Our initial ETA was to complete migration in 3 months, however, it took us almost 5 months. For sure there were some hidden issues we have to face with and it took additional time to work around them. About couple of them I created separate posts (here and here).
In the end
We are running Snowflake, Argo, Singer, DBT stack for 6 months already. Our current architecture schema:
Why this type of architecture is better:
- Using the only EL (Extract and Load) tool for all types of data sources (Singer).
- Ability to scale in any component independently. Decoupled storage and computing power (Snowflake).
- The whole EL + T process now takes 1.5 hours instead of 3-3.5 hours based on Aws Glue and Redshift. And it could be cut down to 1 hour for additional money (using medium instances instead of small in Snowflake), but there is no need for us to spend additional money to get an extra half an hour in the night.
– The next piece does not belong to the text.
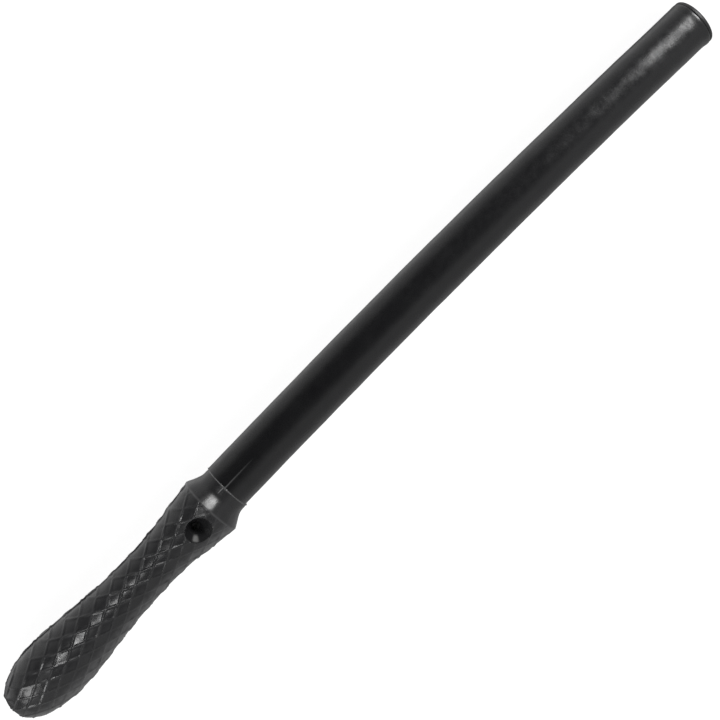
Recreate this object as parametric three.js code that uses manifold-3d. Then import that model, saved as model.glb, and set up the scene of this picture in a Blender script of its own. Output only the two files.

- Reduce cost 50% for the whole stack (Singer+Argo cost almost nothing compared to Aws Glue). Snowflake reduced our cost dramatically thanks to the ability to suspend not used instances.
- Improve stability of the whole EL process (there is no more failed EL jobs because of EL engine itself).
- Durability of Argo+Singer solution is great. Zero effort to maintain those solutions.